Room for improvement
The national economy may be closely creeping back up to affable levels, but that doesn’t mean companies’ technology purse strings are loosening yet.
In fact, Klappich says a common theme across this year’s users study is “replacing or upgrading what’s already there, versus focusing on new and more innovative investments.” This frugal mindset may give way to different approaches as the economy continues to improve, but for now it’s the name of the game.
“We’re definitely seeing more companies double down on the supply chain software they’ve already invested in,” says Klappich.
Shippers are also looking for more value-added opportunities—or, ways to enhance their existing systems without having to invest in new solutions or infrastructure. Expect this interest in software optimization to continue, says Klappich, particularly in areas like WMS and TMS, where many shippers are only using the systems’ basic functions.

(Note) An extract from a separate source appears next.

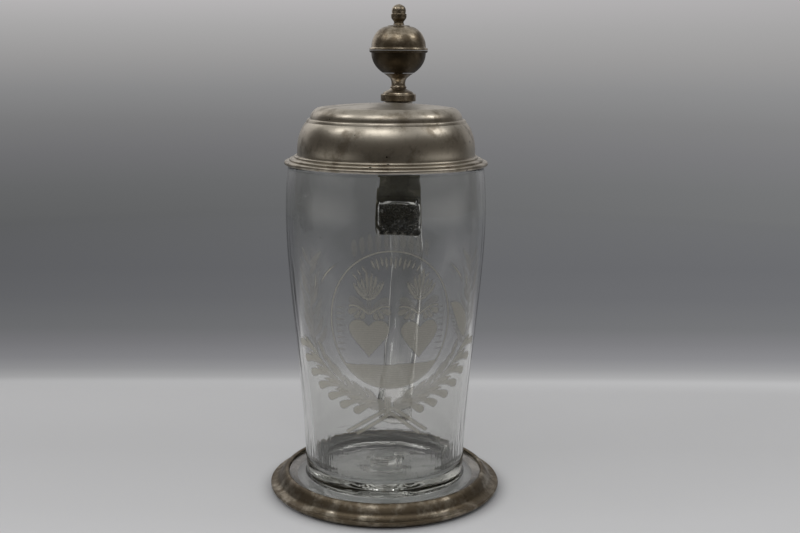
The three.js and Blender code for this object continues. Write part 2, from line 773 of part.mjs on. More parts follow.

In reviewing respondents’ individual survey comments, Klappich zeroed in on the fact that many shippers are concerned about a lack of IT talent and support. “This is the first time I’ve seen anyone call out the fact that IT talent is a challenge,” says Klappich, “and it’s likely because that type of talent is in demand right now across the board. Shippers are feeling the impact of that dearth.”
Finally, Klappich says that the survey revealed distrust, dishonesty, and a lack of communication between users and software vendors. He says the fact that supply chain software vendors have in some cases moved away from offering flexible applications could be driving some of that disenchantment with their offerings and service levels.
“At this point, it looks like some customers just don’t feel like they always have open and honest lines of communication with their vendors when conveying information around schedule delays, for example,” says Klappich. “We’re hearing the same thing from the companies that we work with, and it’s an area that could use some improvement.”